# Check this Z out! *Not 56K Safe*



## stealthb14 (Apr 30, 2002)

I came across this at My350Z.com and my jaw dropped. This guy is putting some major effort into it...the pics show the job in progress... Clickie for original thread









Where's the doors and Fenders?









What happened to the front bumper? 









Hmm...what could this be?









No comment on this...this should explain itself.









Rear Shot.

More to come....


----------



## stealthb14 (Apr 30, 2002)

Right Side Shot









Side Shot W/Glimpse of Engine Bay.









Left Side Shot









Shot with engine bay.









Fin.


----------



## Rama (Mar 8, 2003)

ok now my jaw just dropped make him come to the meet LOL


----------



## runik (Dec 31, 2002)

Definately a dope ride. Not to sure If I would have personally went with that particular spoiler though. None the less he get's my props 100%.


----------



## Rain-Xx (Jul 29, 2002)

How can you /NOT/ like that? I mean, that is PIMP.
*looks at his Pulsar* Damn, I wish someone would steal it. (Collect on insurance... Cha-CHING!)

I actually like those rims on the car, too... and the spoiler... and that Z on the hood... man that's sweet.

Please excuse me now. I have to mop up my drool.


----------



## stealthb14 (Apr 30, 2002)

Rama said:


> *ok now my jaw just dropped make him come to the meet LOL *


 I'll try.


----------



## anthony jackson (Jul 16, 2002)

Oh man, with that much effort put into a project for a $350000 plus vehicle, i can only give him props! I think the Lamborginihi doors should have came stock on that car after seeing the effort put into this car! Man what a job! this is a very good project! ill agree 100%


----------



## Token Moron (Mar 28, 2003)

stealthb14 said:


> *I'll try. *


i'm assuming this guy is from socal.......dude, u gotta convince him to come .......thats a must see in person type deal


----------



## Ninety-Nine SE-L (May 5, 2002)

anthony jackson said:


> *Oh man, with that much effort put into a project for a $350000 plus vehicle *


 HOW MUCH?!?!?!?!


----------



## stealthb14 (Apr 30, 2002)

1997 GA16DE said:


> *HOW MUCH?!?!?!?! *


 This guy got the kit for free, because he is prototyping it for that company. There's another Z in FL which is going through the same conversion.


----------



## Psch91 (May 18, 2002)

stealthb14, he didnt ask how much the kit was, anthony jackson said "project for a $350,000 plus vehicle" and he was just asking him, how much!?!


----------



## BFinlay (Apr 20, 2003)

the spoiler isnt to bad. the doors are sweet. the hood is nice but im not much for the CF look.


----------



## anthony jackson (Jul 16, 2002)

> stealthb14, he didnt ask how much the kit was, anthony jackson said "project for a $350,000 plus vehicle" and he was just asking him, how much!?!
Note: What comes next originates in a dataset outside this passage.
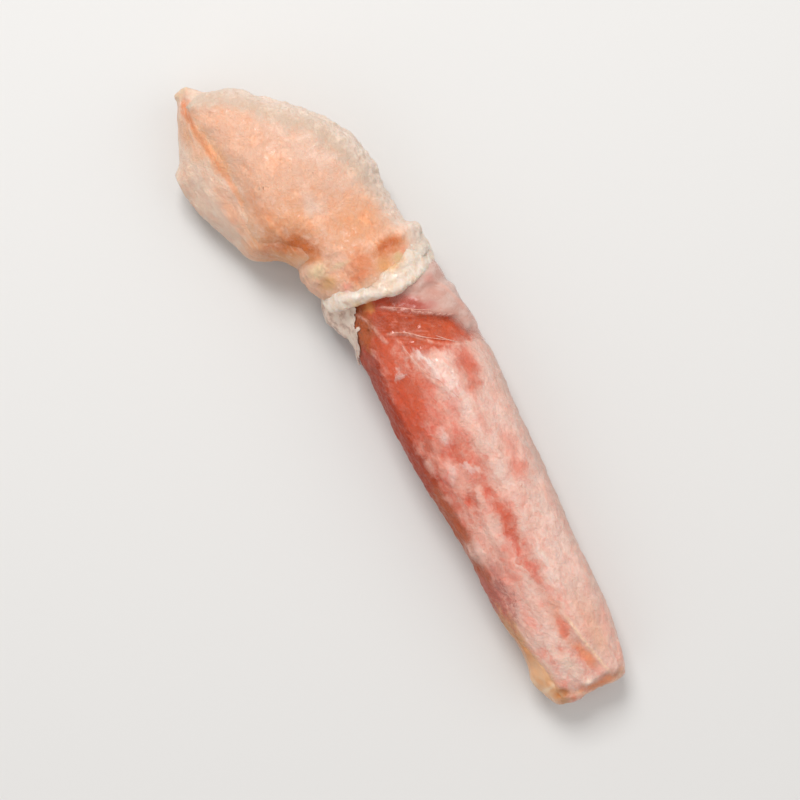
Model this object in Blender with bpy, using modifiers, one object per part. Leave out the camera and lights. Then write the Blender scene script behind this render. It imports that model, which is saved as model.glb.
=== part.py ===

 Sorry guys! once again in my drunken manner, another zero managed to sneak onto my computer screen! take off one of the zeros so it looks like this 35,000, and it will be a little closer to what i was getting to.....


----------



## Nismom (Apr 27, 2003)

Damn...wonder if he's single


----------



## anthony jackson (Jul 16, 2002)

In fact, Yes i am!  


but you cant have my other zero though!


----------



## OneFastStanza (Mar 6, 2003)

That is a bad a$$ car but I am not a fan of the spoiler either even though it is Veilside. The doors are cool though but is quickly becoming played out on show cars however this kit he has on there looks to be a quality one so at least it is well done. I dig it :banana:


----------



## stealthb14 (Apr 30, 2002)

Update!

He's coming to the meet


----------



## Token Moron (Mar 28, 2003)

stealthb14 said:


> *Update!
> 
> He's coming to the meet  *


no shit........thats gonna rock then. i'll make sure to take a camera now


----------



## dsigns (May 23, 2003)

Thats PHAT!


----------



## Ninety-Nine SE-L (May 5, 2002)

DAMN U WEST COAST PEOPLE ...He should come to the FL meet.


----------



## Rama (Mar 8, 2003)

WHOA KICK ASS!!!!!


----------



## Lazarus_023 (Jun 3, 2003)

stealthb14 said:


> *
> 
> 
> 
> ...


yikes. that's to nice of a car to put that silly CF hood on... the damn thing looks like a celica now.


----------



## stealthb14 (Apr 30, 2002)

1997 GA16DE said:


> *DAMN U WEST COAST PEOPLE ...He should come to the FL meet. *


 There is a Z in FL who is also prototyping that kit...hunt him down Justin. Hunt him down


----------



## Ninety-Nine SE-L (May 5, 2002)

actually, there's also a FLorida Z club as well, I just want to lure this guy onto my home field so I can sack him, throw him in a lake and take off in his Z 





















And you thought I was serious


----------



## StreEtdraggR (Jul 4, 2003)

Hll no that C/F hood looks tight. I shit my pants when I saw this I think this is my favorite 350z.


----------